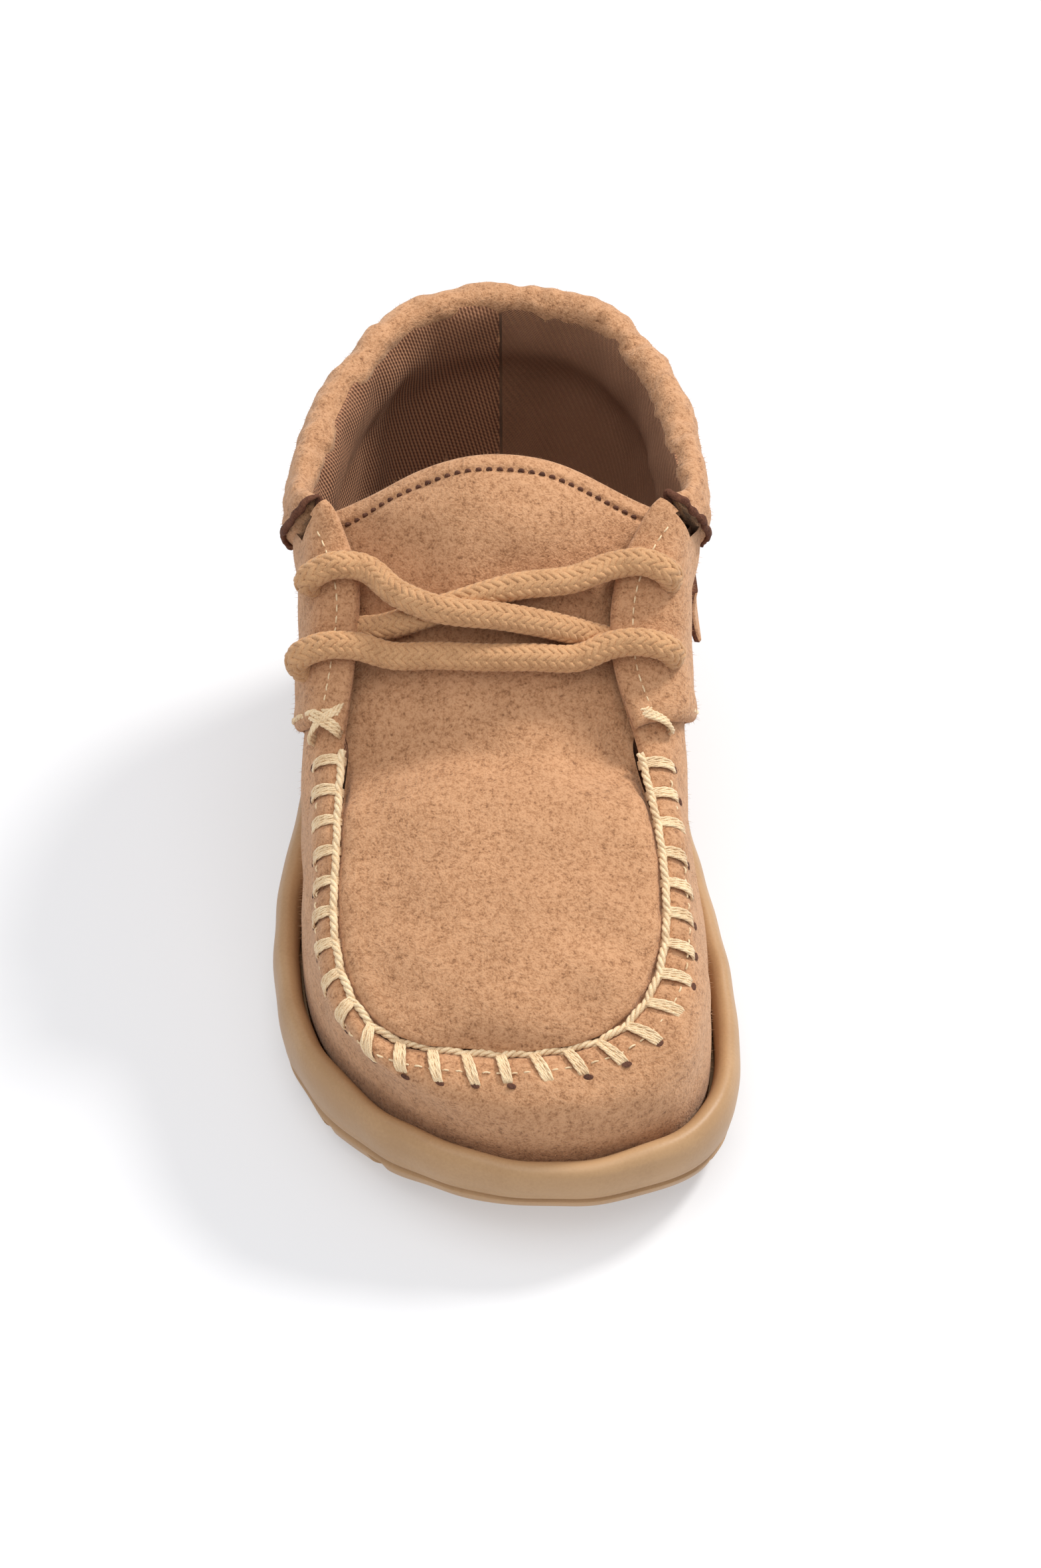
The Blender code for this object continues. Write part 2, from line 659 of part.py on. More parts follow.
# The collar's roll in section. across is a share of COLLAR_THICKNESS in from its outer face, and
# drop a share of COLLAR_HEIGHT down from its crest.
COLLAR_SECTION_COLUMNS = ("across", "drop")
COLLAR_SECTION = [
    (0.17, 1.00),
    (0.04, 0.84),
    (0.00, 0.55),
    (0.06, 0.26),
    (0.22, 0.06),
    (0.46, 0.00),
    (0.70, 0.06),
    (0.91, 0.26),
    (1.00, 0.55),
    (0.96, 0.84),
    (0.80, 1.00),
]
COLLAR_PROUD = 1.1 * MM
COLLAR_END_THICKNESS = 0.58
COLLAR_SLIM_WAY = 0.30
COLLAR_END_WAY = CORNER_WAY - 0.016
COLLAR_STOPS = [(0.0, 10), (0.34, 7), (COLLAR_END_WAY, 1)]


def make_collar():
    """The padded roll round the opening, thinner towards its blunt front ends."""
    way = mirrored(stations(COLLAR_STOPS))[:, None]
    section = columns_of(COLLAR_SECTION_COLUMNS, COLLAR_SECTION)
    slimmer = (1 - COLLAR_END_THICKNESS) * ramp(np.abs(way), COLLAR_SLIM_WAY, CORNER_WAY)
    thickness = COLLAR_THICKNESS * (1 - slimmer)
    out = GAP + OVERLAY_THICKNESS + COLLAR_PROUD - thickness * section["across"]
    rise = 1 - (COLLAR_HEIGHT - COLLAR_SEAT_PLAY) / wall_length(way) * section["drop"]
    sections = offset_surface(way, rise, out)
    points, faces = loft(sections, ring=False)
    return mesh_object("collar", points, faces, SUEDE, SUEDE_ROUGHNESS)


# The eyelets: way of each, and its distance down the facing from the facing's edge.
EYELETS = [(0.497, 5.2 * MM), (0.562, 6.5 * MM)]
UPPER_EYELET, LOWER_EYELET = EYELETS


def eyelet_rise(way, inset):
    """The rise of an eyelet on the facing."""
    return 1 - inset / wall_length(way)


def eyelet_cutter(side, row):
    """A round bar through the facing at one eyelet."""
    way = np.array(side * row[0])
    point, normal, _ = surface_frame(way, eyelet_rise(way, row[1]))
    bpy.ops.mesh.primitive_cylinder_add(
        vertices=16,
        radius=EYELET_RADIUS,
        depth=4 * (UPPER_WALL + OVERLAY_THICKNESS),
        location=point,
        rotation=Vector(normal).to_track_quat("Z", "Y").to_euler(),
    )
    cutter = bpy.context.object
    cutter.name = "eyelet_cutter"
    bpy.context.view_layer.update()
    return cutter


LACE_RADIUS = LACE_DIAMETER / 2
LACE_SIDES = 10
LACE_STEPS = 22


def over_facing(side, row, beyond):
    """The lace's middle over an eyelet. beyond is a share of the way from there to the facing's edge."""
    way = np.array(side * row[0])
    rise = eyelet_rise(way, row[1] * (1 - beyond))
    return offset_surface(way, rise, LACE_PLAY + OVERLAY_THICKNESS + LACE_RADIUS)


def over_tongue(way, across, lift):
    """The lace's middle over the tongue. lift is a share of LACE_DIAMETER off the tongue."""
    way, across = np.array(way), np.array(across)
    out = GAP + LACE_RADIUS + lift * LACE_DIAMETER
    return apron_top(way, across) + apron_normal(way, across) * out


def tube(name, path):
    """A round cord along a smooth curve through path."""
    path = np.array(path)
    along = np.concatenate([[0], np.cumsum(np.linalg.norm(np.diff(path, axis=0), axis=1))])
    at = np.linspace(0, along[-1], LACE_STEPS)
    middle = smooth_through(along, path, at)
    ahead = np.gradient(middle, axis=0)
    ahead /= np.linalg.norm(ahead, axis=1, keepdims=True)
    side = np.cross(ahead, [0, 0, 1.0])
    side /= np.linalg.norm(side, axis=1, keepdims=True)
    rise = np.cross(side, ahead)
    turn = np.linspace(0, 2 * math.pi, LACE_SIDES, endpoint=False)[None, :, None]
    sections = middle[:, None] + LACE_RADIUS * (np.cos(turn) * side[:, None] + np.sin(turn) * rise[:, None])
    points, faces = loft(sections, ring=False)
    return mesh_object(name, points, faces, LACE_COLOUR, LACE_ROUGHNESS)


# The lace over the tongue: the bar between the lower eyelets, the run that starts at the upper
# inner eyelet, and the run over it from the upper outer eyelet. lift is a share of LACE_DIAMETER.
LACE_COLUMNS = ("way", "across", "lift")
BAR_RUN = [
    (0.570, -0.6, 0.29),
    (0.572, -0.3, 0.12),
    (0.575, 0.0, 0.07),
    (0.575, 0.3, 0.12),
    (0.575, 0.6, 0.29),
]
UNDER_RUN = [
    (0.508, 0.55, 0.29),
    (0.517, 0.2, 0.10),
    (0.532, -0.2, 0.07),
    (0.545, -0.6, 0.07),
]
OVER_RUN = [
    (0.522, -0.55, 0.75),
    (0.537, -0.3, 0.85),
    (0.543, 0.1, 0.40),
    (0.548, 0.4, 0.14),
    (0.555, 0.7, 0.10),
]
LACE_FACING_STEPS = (0.2, 0.85)


def make_lace():
    """The bar between the lower eyelets and the two runs that cross above it, joined where they touch."""

    def crossing(rows):
        return [over_tongue(*row) for row in rows]

    def from_eyelet(side, row):
        return [over_facing(side, row, beyond) for beyond in LACE_FACING_STEPS]

    bar = tube("lace", from_eyelet(-1, LOWER_EYELET) + crossing(BAR_RUN) + from_eyelet(1, LOWER_EYELET)[::-1])
    under_run = tube("under_run", from_eyelet(1, UPPER_EYELET) + crossing(UNDER_RUN))
    over_run = tube("over_run", from_eyelet(-1, UPPER_EYELET) + crossing(OVER_RUN))
    cut(bar, over_run, "UNION")
    cut(bar, under_run, "UNION")
    return bar


TAG_WAY = 0.362
TAG_RISE = 0.60


def make_side_tab():
    """A small suede tag sewn to the inner quarter by its upper end, with its lower end standing out."""
    width = TAG_WIDTH / 2 / wall_reach()
    way = TAG_WAY + np.linspace(-width, width, 5)[None, :]
    drop = np.linspace(0, 1, 6)[:, None]
    rise = TAG_RISE - drop * TAG_LENGTH / wall_length(way)
    stand = GAP + OVERLAY_THICKNESS + GAP + TAG_STAND * drop**2
    inner = offset_surface(way, rise, stand)
    outer = offset_surface(way, rise, stand + TAG_THICKNESS)
    points, faces = two_sided(outer, inner, ring=False)
    return mesh_object("side_tab", points, faces, SUEDE, SUEDE_ROUGHNESS)


for old in list(bpy.data.objects):
    bpy.data.objects.remove(old)
make_outsole()
make_insole()
make_upper()
make_quarter("quarter_left", -1)
make_quarter("quarter_right", 1)
make_apron_tongue()
make_collar()
make_lace()
make_side_tab()
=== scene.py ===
import math

import bmesh
import bpy
import numpy as np
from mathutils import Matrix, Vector


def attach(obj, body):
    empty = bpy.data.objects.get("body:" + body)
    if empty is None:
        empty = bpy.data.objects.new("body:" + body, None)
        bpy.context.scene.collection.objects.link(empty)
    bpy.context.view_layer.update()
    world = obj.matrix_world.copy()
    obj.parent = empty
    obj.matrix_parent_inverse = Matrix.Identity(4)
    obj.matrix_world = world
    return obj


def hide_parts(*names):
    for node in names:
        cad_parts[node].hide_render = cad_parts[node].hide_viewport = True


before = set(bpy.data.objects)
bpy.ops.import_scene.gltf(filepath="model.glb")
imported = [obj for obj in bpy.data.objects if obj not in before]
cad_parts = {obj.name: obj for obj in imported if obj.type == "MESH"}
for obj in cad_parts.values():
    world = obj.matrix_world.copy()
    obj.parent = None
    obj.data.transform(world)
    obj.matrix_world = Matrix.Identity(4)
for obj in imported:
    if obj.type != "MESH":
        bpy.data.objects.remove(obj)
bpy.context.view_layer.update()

# Toddler's moccasin boot, right shoe. Metres, +Z up, toe to -Y, big toe on the +X side.
MM = 0.001
OUTSOLE_LENGTH = 134 * MM
OUTSOLE_WIDTH = 66 * MM
LIP_HEIGHT_BALL = 13 * MM
LIP_HEIGHT_HEEL = 16 * MM
LIP_HEIGHT_TOE = 16 * MM
LIP_WIDTH = 3.9 * MM
TOE_SPRING = 8 * MM
HEEL_SPRING = 1.6 * MM
ARCH_LIFT = 1.2 * MM
CUP_DEPTH = 5 * MM
TREAD_GROOVE_WIDTH = 2.4 * MM
TREAD_GROOVE_DEPTH = 1.8 * MM
TREAD_PITCH = 8.5 * MM
TREAD_REACH = 0.84
COLLAR_TOP_HEIGHT = 63 * MM
UPPER_WALL = 1.6 * MM
OVERLAY_THICKNESS = 1.2 * MM
APRON_THICKNESS = 1.6 * MM
COLLAR_THICKNESS = 6.8 * MM
COLLAR_HEIGHT = 12 * MM
TONGUE_TUCK = 2.4 * MM
TONGUE_DROP = 1.3 * MM
INSOLE_THICKNESS = 3 * MM
LACE_DIAMETER = 4.2 * MM
TAG_THICKNESS = 1.2 * MM
TAG_WIDTH = 8 * MM
TAG_LENGTH = 9 * MM
TAG_STAND = 2.5 * MM
GAP = 0.3 * MM
CUP_PLAY = 0.42 * MM
INSOLE_PLAY = 0.48 * MM
HALF_LENGTH = OUTSOLE_LENGTH / 2
HALF_WIDTH = OUTSOLE_WIDTH / 2
TOE_BEND_PLACE = -0.42
ARCH_FRONT_PLACES = (-0.02, 0.12)
ARCH_BACK_PLACES = (0.18, 0.32)
HEEL_BEND_PLACE = 0.82
HEEL_LIP_PLACES = (-0.10, 0.75)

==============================

Quote the listing word for word from its first line through the line in which "COLLAR_STOPS = [(0.0, 10), (0.34, 7), (COLLAR_END_WAY, 1)]" appears.

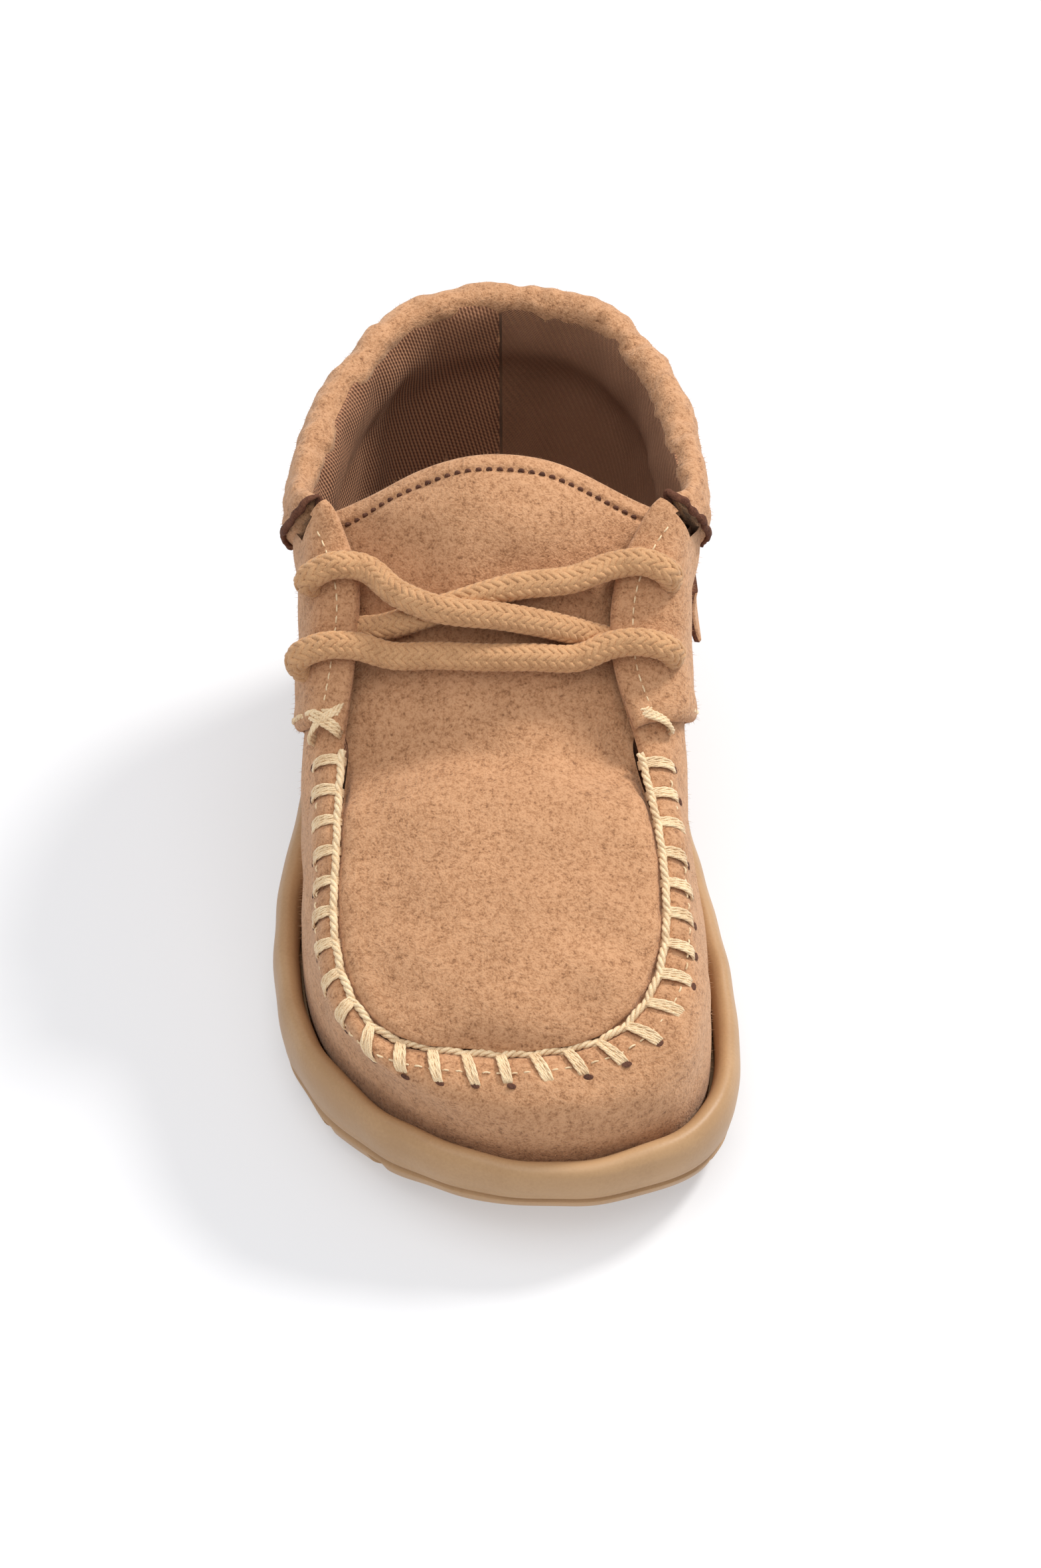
The Blender code for this object continues. Write part 2, from line 659 of part.py on. More parts follow.
# The collar's roll in section. across is a share of COLLAR_THICKNESS in from its outer face, and
# drop a share of COLLAR_HEIGHT down from its crest.
COLLAR_SECTION_COLUMNS = ("across", "drop")
COLLAR_SECTION = [
    (0.17, 1.00),
    (0.04, 0.84),
    (0.00, 0.55),
    (0.06, 0.26),
    (0.22, 0.06),
    (0.46, 0.00),
    (0.70, 0.06),
    (0.91, 0.26),
    (1.00, 0.55),
    (0.96, 0.84),
    (0.80, 1.00),
]
COLLAR_PROUD = 1.1 * MM
COLLAR_END_THICKNESS = 0.58
COLLAR_SLIM_WAY = 0.30
COLLAR_END_WAY = CORNER_WAY - 0.016
COLLAR_STOPS = [(0.0, 10), (0.34, 7), (COLLAR_END_WAY, 1)]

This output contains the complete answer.